Your goal
Output the material beneath exactly, leaving nothing out.

JSON records of objects

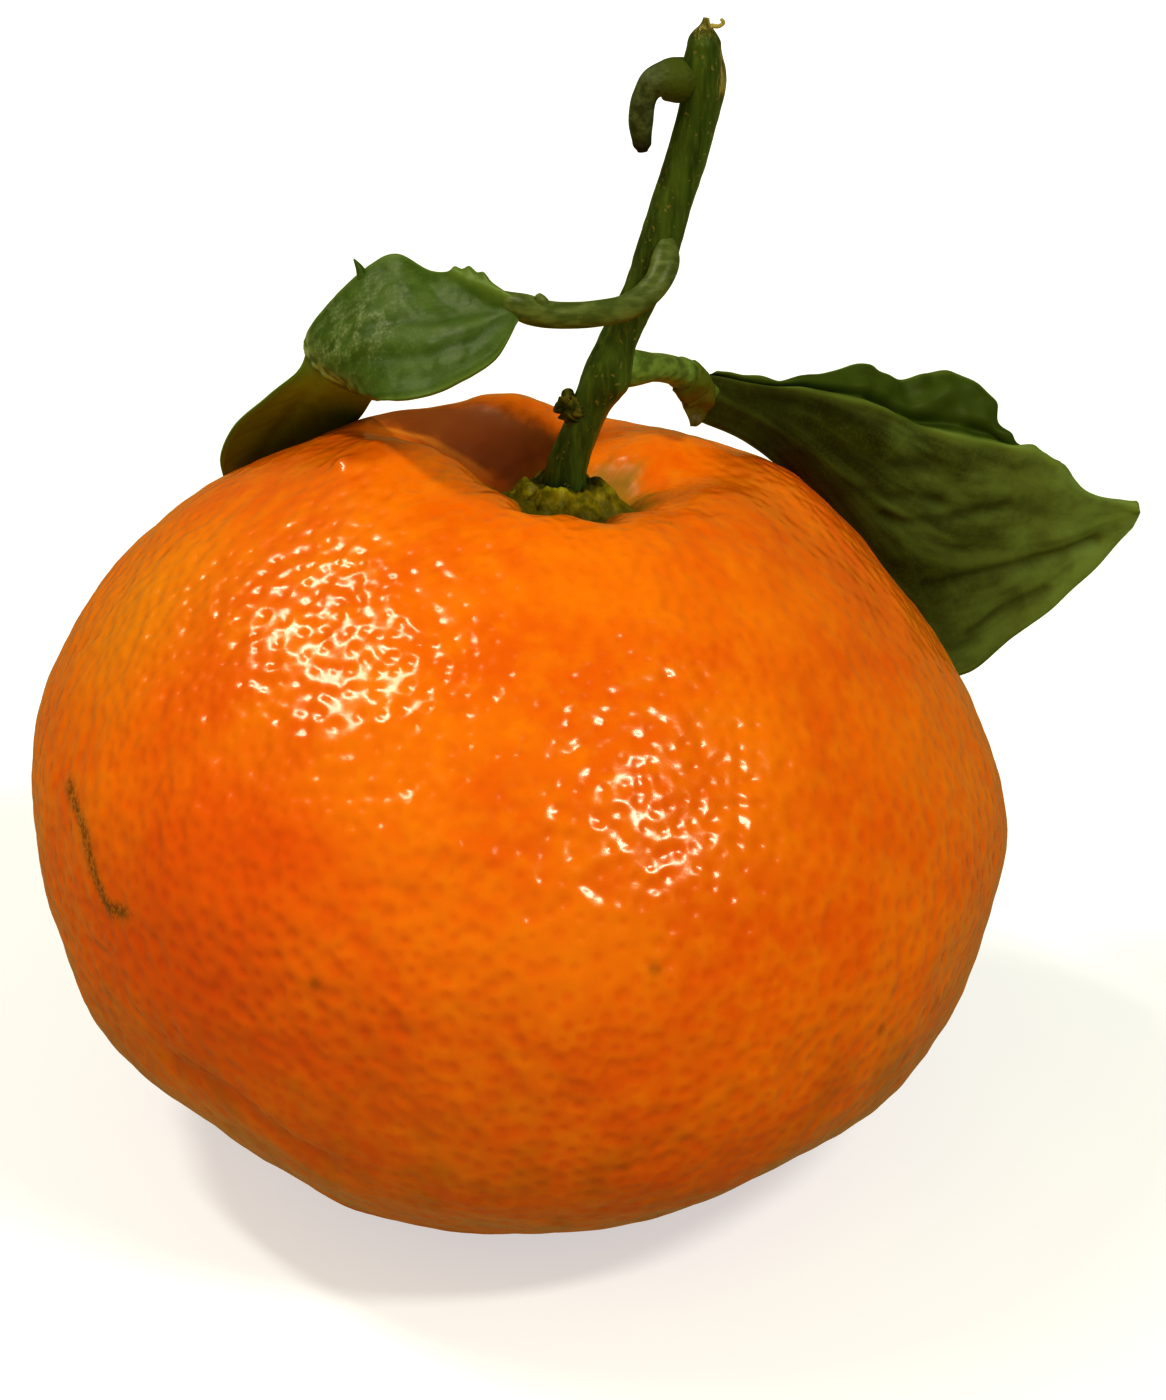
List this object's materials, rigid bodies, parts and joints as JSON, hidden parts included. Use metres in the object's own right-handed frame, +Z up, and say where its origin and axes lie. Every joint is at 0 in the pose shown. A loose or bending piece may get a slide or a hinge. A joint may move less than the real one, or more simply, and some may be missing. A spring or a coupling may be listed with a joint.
{
  "type": "mandarin",
  "caption": "Fresh mandarin as picked: a plump orange fruit with a sunken green calyx, a torn green twig and drooping leaves, resting on its base.",
  "frame": {"origin": "middle of the flat spot under the fruit, on the surface it rests on", "axes": "+Z up from the base towards the stem, -Y towards the front, +X towards the side that the twig leans to"},
  "size_m": [0.0784, 0.0668, 0.0789],
  "materials": {
    "rind": "leathery citrus rind, waxy satin gloss, pitted with oil glands",
    "calyx": "matt green plant skin",
    "bark": "green young bark, satin, with lengthwise ribs",
    "leaf_bright": "glossy bumpy upper side of a leathery leaf",
    "leaf_olive": "matt olive underside of a leathery leaf, with veins"
  },
  "bodies": {
    "root": {"fruit": "rind", "calyx": "calyx", "twig": "bark", "leaf_left": "leaf_bright", "leaf_right": "leaf_olive"}
  },
  "joints": []
}
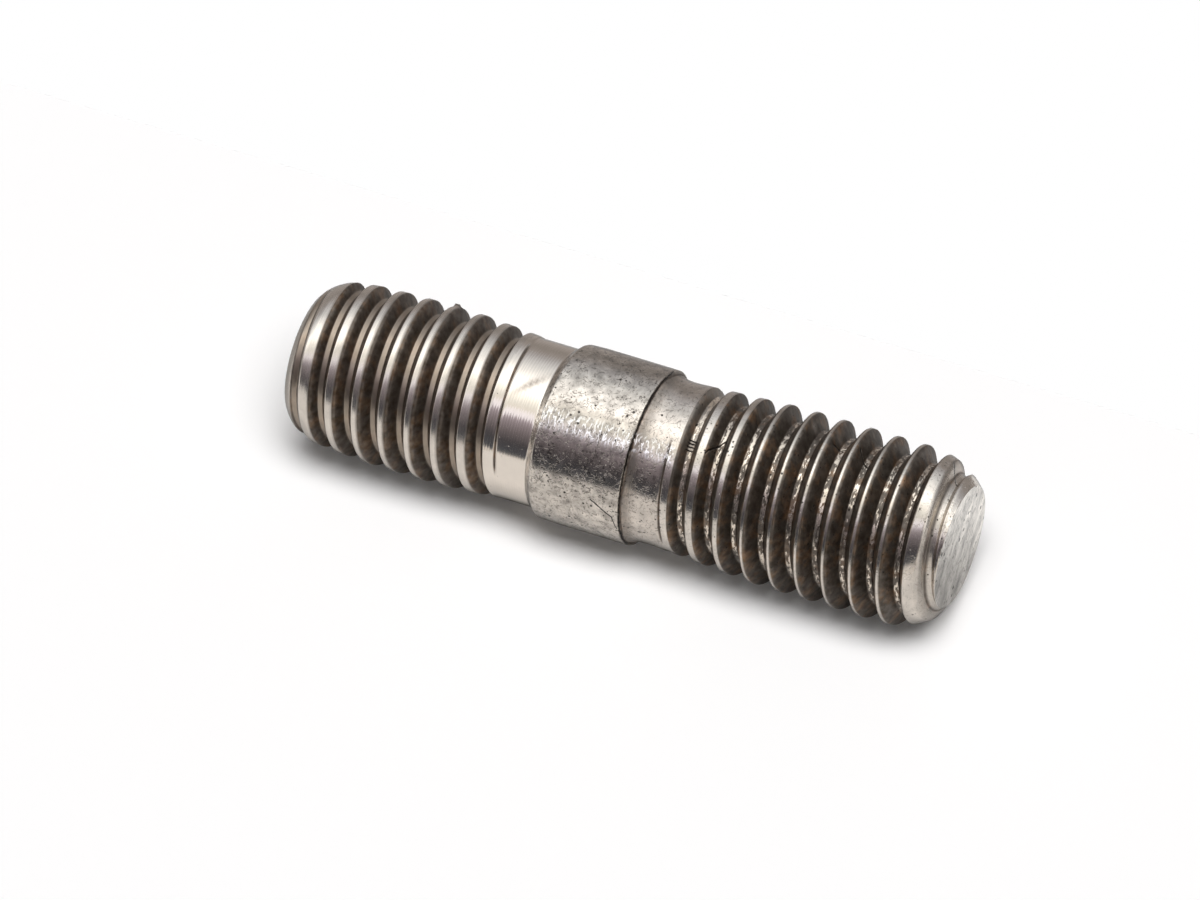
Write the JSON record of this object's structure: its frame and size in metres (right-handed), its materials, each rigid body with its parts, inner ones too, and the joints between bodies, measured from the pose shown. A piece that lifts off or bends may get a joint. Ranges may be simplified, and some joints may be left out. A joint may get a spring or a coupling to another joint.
{
  "type": "stud bolt",
  "caption": "Double-ended steel stud bolt with a thread at each end, a plain shank and a full-width collar between them.",
  "frame": {"origin": "centre of the lower end face, the end with the wide rounded crests", "axes": "+Z along the stud's axis, from the wide-crested thread towards the sharp-crested thread"},
  "size_m": [0.0078, 0.0078, 0.0304],
  "materials": {
    "stud_steel": "rolled and turned plain steel, bright on the crests and collar, dark oily film in the thread roots"
  },
  "bodies": {
    "root": {"stud": "stud_steel"}
  },
  "joints": []
}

The completed task
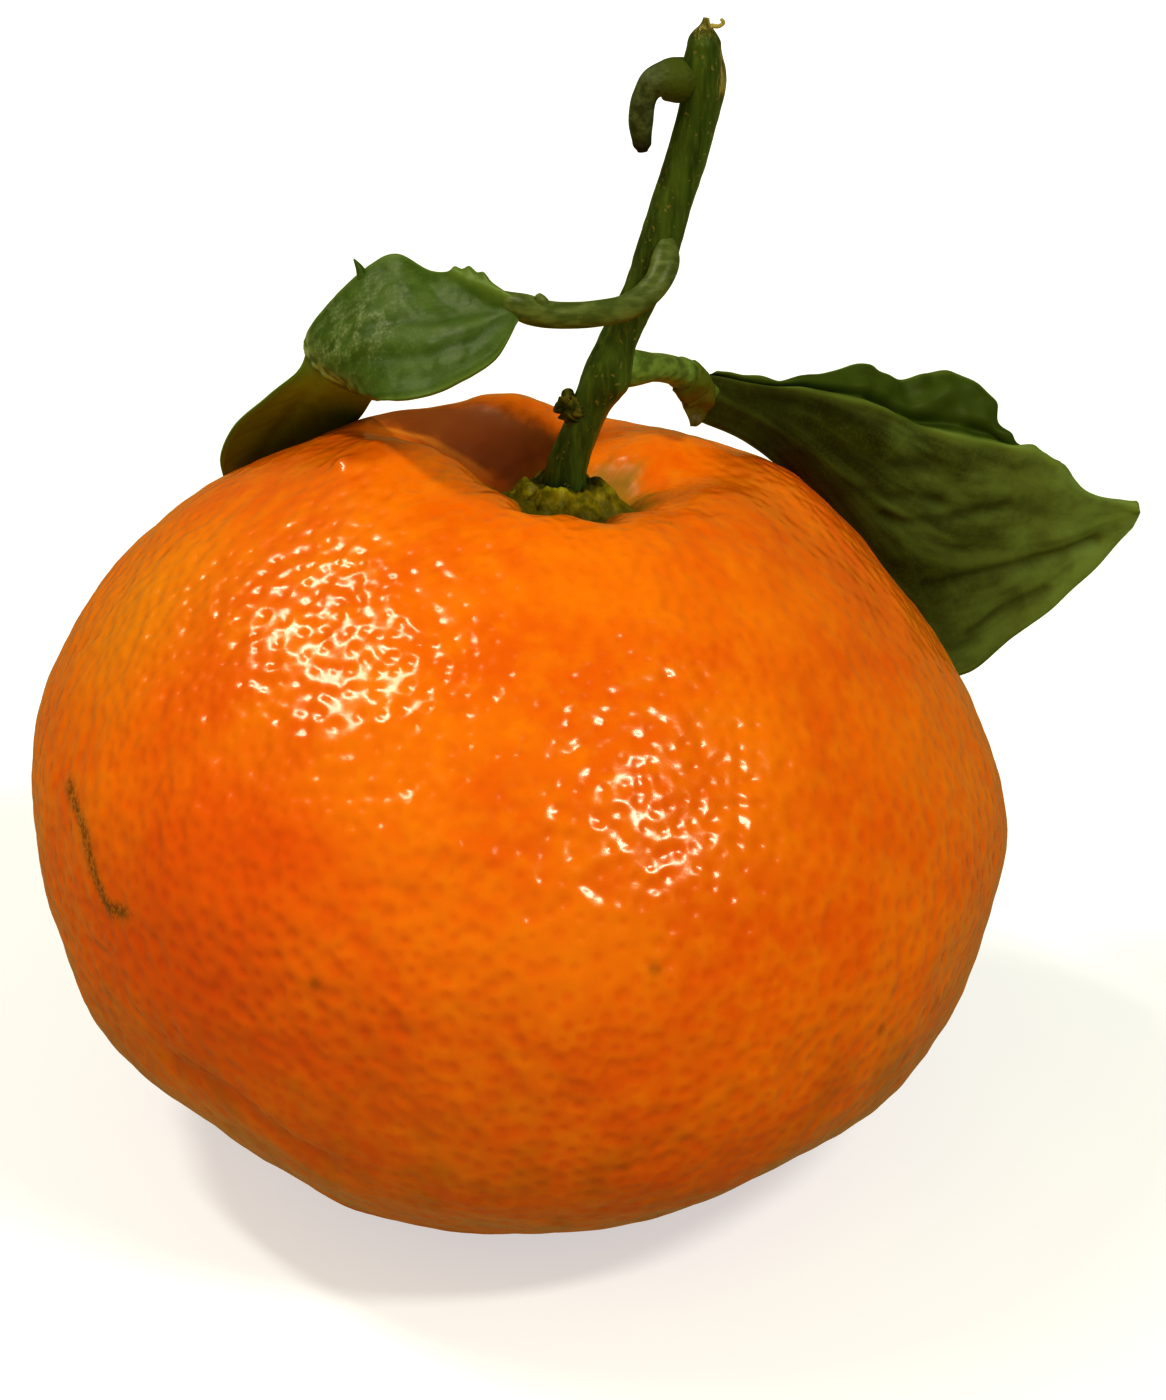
List this object's materials, rigid bodies, parts and joints as JSON, hidden parts included. Use metres in the object's own right-handed frame, +Z up, and say where its origin and axes lie. Every joint is at 0 in the pose shown. A loose or bending piece may get a slide or a hinge. A joint may move less than the real one, or more simply, and some may be missing. A spring or a coupling may be listed with a joint.
{
  "type": "mandarin",
  "caption": "Fresh mandarin as picked: a plump orange fruit with a sunken green calyx, a torn green twig and drooping leaves, resting on its base.",
  "frame": {"origin": "middle of the flat spot under the fruit, on the surface it rests on", "axes": "+Z up from the base towards the stem, -Y towards the front, +X towards the side that the twig leans to"},
  "size_m": [0.0784, 0.0668, 0.0789],
  "materials": {
    "rind": "leathery citrus rind, waxy satin gloss, pitted with oil glands",
    "calyx": "matt green plant skin",
    "bark": "green young bark, satin, with lengthwise ribs",
    "leaf_bright": "glossy bumpy upper side of a leathery leaf",
    "leaf_olive": "matt olive underside of a leathery leaf, with veins"
  },
  "bodies": {
    "root": {"fruit": "rind", "calyx": "calyx", "twig": "bark", "leaf_left": "leaf_bright", "leaf_right": "leaf_olive"}
  },
  "joints": []
}
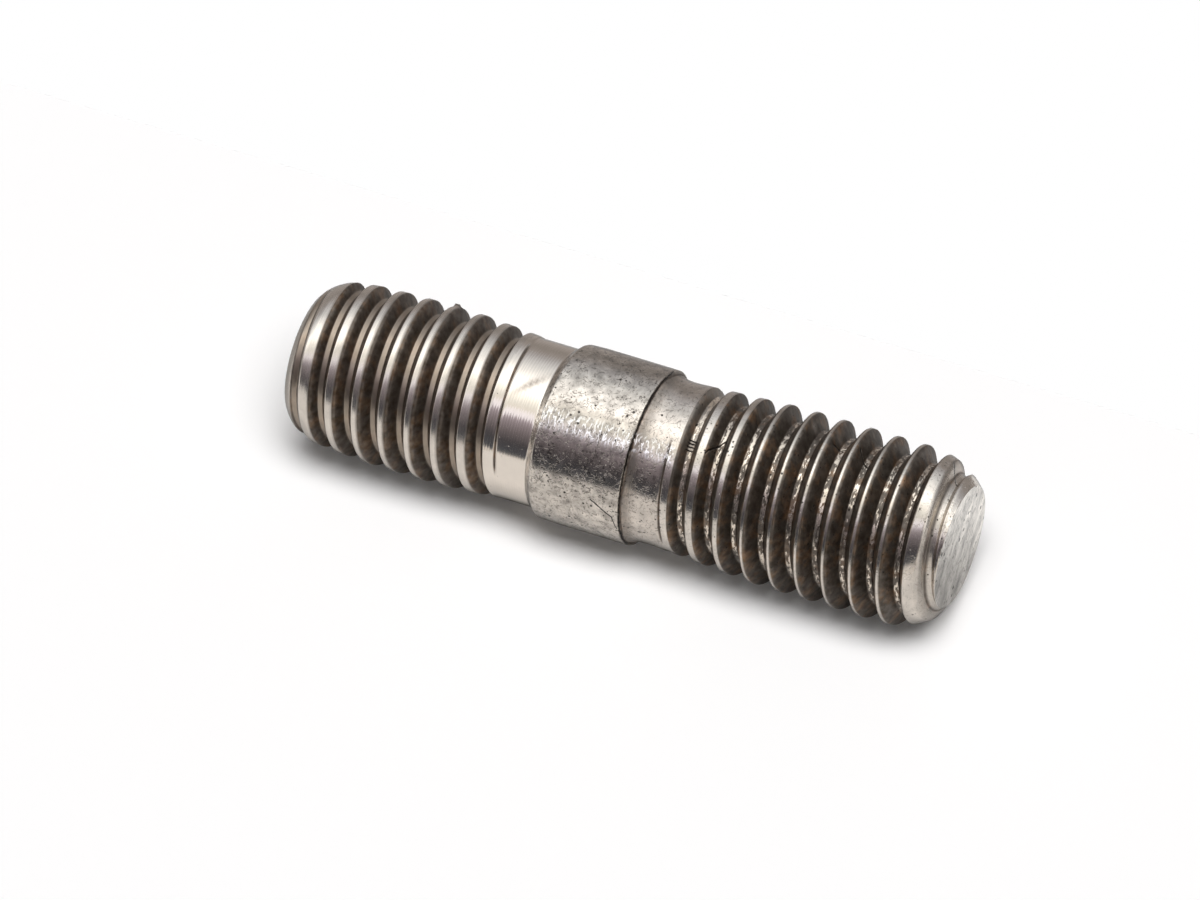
Write the JSON record of this object's structure: its frame and size in metres (right-handed), its materials, each rigid body with its parts, inner ones too, and the joints between bodies, measured from the pose shown. A piece that lifts off or bends may get a joint. Ranges may be simplified, and some joints may be left out. A joint may get a spring or a coupling to another joint.
{
  "type": "stud bolt",
  "caption": "Double-ended steel stud bolt with a thread at each end, a plain shank and a full-width collar between them.",
  "frame": {"origin": "centre of the lower end face, the end with the wide rounded crests", "axes": "+Z along the stud's axis, from the wide-crested thread towards the sharp-crested thread"},
  "size_m": [0.0078, 0.0078, 0.0304],
  "materials": {
    "stud_steel": "rolled and turned plain steel, bright on the crests and collar, dark oily film in the thread roots"
  },
  "bodies": {
    "root": {"stud": "stud_steel"}
  },
  "joints": []
}